Don’t forget that work stoppages can occur from a lack of seemingly insignificant parts and materials. Lack of enough caps, inserts, labels, sleeves, cartons or other ancillary components can stop on-time completion and shipment as much as running out of pellets. And sometimes the needed component is actually on-hand but just can’t be located in time to keep production moving on schedule. All inventory must be tracked continuously, using the appropriate technology for real-time accuracy (bar-codes, touch screens, lift-truck-mounted displays and devices) with appropriate validation processes like cycle counting.

Recipe or bill of material changes can also throw off your inventory availability as the system may be decrementing the wrong material, throwing off inventory record for both the old material and the new material. Engineering and work order changes must alert purchasing of new inventory requirements automatically and purchase priorities must be set in order to provide enough advance notice to get sufficient materials into stock before they are needed. Alternate recipes (substitutions) also pose a threat to accurate inventory accounting and planning. When alternates are used, be sure that the correct usage is reported to the tracking system to keep inventory records in line.
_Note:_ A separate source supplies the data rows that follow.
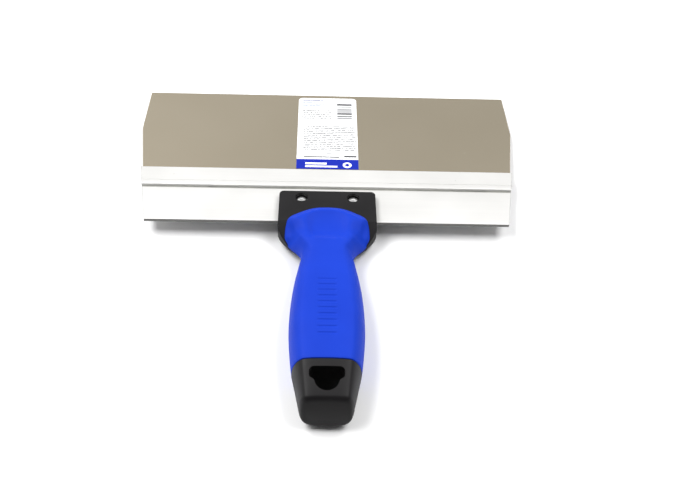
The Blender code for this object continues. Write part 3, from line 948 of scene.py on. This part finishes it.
def make_rail(paint):
    profile = rail_profile()
    inner = [(share, False) for share in stations(-1.0, 1.0, RAIL_RING_SHARE)]
    shares = [(-1.0, True), *inner, (1.0, True)]
    rings = [rail_ring(profile, share, is_end) for share, is_end in shares]
    rail = tube("rail_bar", rings, paint, RAIL_SMOOTH)
    # darker metal on the groove, and on the rear and end faces: painted shade for faces that lie
    # in shade
    rail.data.materials.append(painted_shade_paint("groove_shade", dark=0.48, light=0.66))
    rail.data.materials.append(painted_shade_paint("cut_edge_shade", dark=0.12, light=0.20))
    for face in rail.data.polygons:
        along, rise = in_plane(face.center / MM)
        in_groove = STEP_AT - GROOVE_SHADE_MARGIN < -along < STEP_AT + GROOVE_WIDTH
        if in_groove and rise < GROOVE_SHADE_TOP:
            face.material_index = GROOVE_SHADE_SLOT
        if -along > RAIL_DEPTH - REAR_MARGIN or abs(face.normal.x) > END_NORMAL:
            face.material_index = CUT_EDGE_SHADE_SLOT
    for side in (-1, 1):
        combine(rail, round_cutter("rail_hole", side * RIVET_X, RIVET_HOLE, -RAIL_CUT, RAIL_CUT))
    for x, back in PUNCH_MARKS:
        combine(rail, punch(x, back))
    soften(rail, RAIL_SMOOTH)
    return rail


def punch(x, back):
    """A small cone that leaves a punch mark in the rail's front band."""
    top = LIP_TOP + (FRONT_TOP - LIP_TOP) * back / BAND_START + PUNCH_LIFT
    rings = []
    for radius, rise in PUNCH_CONE:
        outline = circle(x, -back, radius, PUNCH_SIDES)
        rings.append([blade_point(px, py, top + rise) for px, py in outline])
    return tube("punch", rings)


def round_cutter(name, x, radius, low, high):
    """A cylinder square to the blade, on a rivet's line."""
    outline = circle(x, FREE_LENGTH - RIVET_BACK, radius, CUT_SIDES)
    return prism(name, outline, low, high, blade_point)


# ---------------------------------------------------------------- handle


def eased_step(value):
    """Zero to one with soft ends."""
    value = min(max(value, 0.0), 1.0)
    return value * value * (3.0 - 2.0 * value)


def thumb_rest(x, back):
    """Depth of the round thumb rest in the collar's crown."""
    inside = min(max(DISH_R - math.hypot(x, back - DISH_BACK), 0.0), DISH_BANK)
    depth = DISH_SLOPE * inside - DISH_BEND * inside**2
    return depth * fade(abs(x), *DISH_HALF) * fade(back, *DISH_FADE)


def finger_scoop(x, back):
    """Depth of the hollow in each flank of the collar."""
    away = math.hypot(abs(x) - SCOOP_X, back - SCOOP_BACK)
    return SCOOP_DEPTH * fade(away, 0.0, SCOOP_REACH) * fade(abs(x), *SCOOP_HALF)


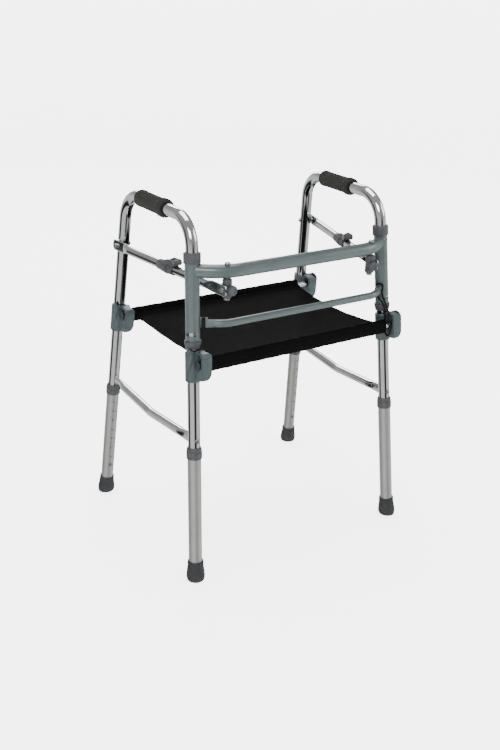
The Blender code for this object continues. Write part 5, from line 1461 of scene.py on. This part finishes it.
class WALKER_OT_seat_rods(bpy.types.Operator):
    """Makes the two seat rods with a plug in each end"""

    bl_idname = "walker.seat_rods"
    bl_label = "Seat rods"

    def execute(self, context):
        for end_name, end in ENDS.items():
            at = (np.array((0, *rod_line(end))), np.array(ACROSS_X, float))
            faces = (hook_span(-1, end)[0] - ROD_END_GAP, hook_span(1, end)[1] + ROD_END_GAP)
            tube = turned([(ROD_RADIUS, face) for face in faces], 0, at, 40)
            pieces = [made(f"rod_tube_{end_name}", "bright_tube", f"seat_rod_{end_name}", tube)]
            for (name, out), face in zip(SIDES.items(), faces):
                tip = face + out * ROD_CAP_LENGTH
                profile = [(0.0060, face - out * 0.0004), (ROD_CAP_RADIUS, face),
                           (ROD_CAP_RADIUS, tip), (0.0040, tip)]
                plug = turned(profile, [0, 0.0004, 0.0018, 0], at, 40)
                pieces.append(
                    made(f"rod_plug_{end_name}_{name}", NO_SLOT, None, plug, body="seat"))
            if end > 0:
                for piece in pieces:
                    folds_with_seat(piece)
        return {"FINISHED"}


def folds_with_seat(piece):
    """A folded walker's seat hangs as a bundle on its front rod. Here the piece only gets its own
    copy of its mesh; a point by the front rod is worked out but not used.
    """
    anchor = (0.0, float(rod_line(-1)[0]) - HEM_HALF_DEPTH - 0.0003, ROD_HEIGHT)
    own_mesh(piece)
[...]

Another common cause of shortages is production overruns. There is a common temptation to let the equipment continue to run after the required quantity is completed – to use up the current bin or carboy of material, to finish out the shift (or work until the break or lunch) before tackling the changeover, or due to a feeling that longer runs are more economic. The problem is that material was planned for the scheduled quantity and additional material used should have been saved for the next job. Even if properly reported, the extra material consumption is prone to cause a shortage because replenishment takes time and may not be possible before the next run that needs that material. The solution: continue to plan materials through MRP and monitor safety stock adequacy and unexpected usage while discouraging operators from exceeding the planned quantities.

Challenge: Unanticipated Equipment Downtime

Needless to say, unanticipated equipment down time can throw schedules into chaos and make it impossible to keep customer promises. A program of preventive maintenance can be a significant help in keeping the equipment humming along smoothly but this must be shared and visible to all through the production calendar. It is critical to block out equipment for maintenance in the production schedule so others can plan around those outages in advance. Also be sure that multiple or critical machines are not out of service for maintenance at the same times unless the processes are connected and interdependent, in which case coordinated maintenance schedules would optimize the availability of resources.

Every broken promise is an opportunity for a competitor to step in and take away a business opportunity that should be yours. Customers expect their orders to be fulfilled as ordered, on time and complete. Failure to deliver can quickly destroy years of trust and reliance. Regaining that trust after a failure is always difficult and often impossible.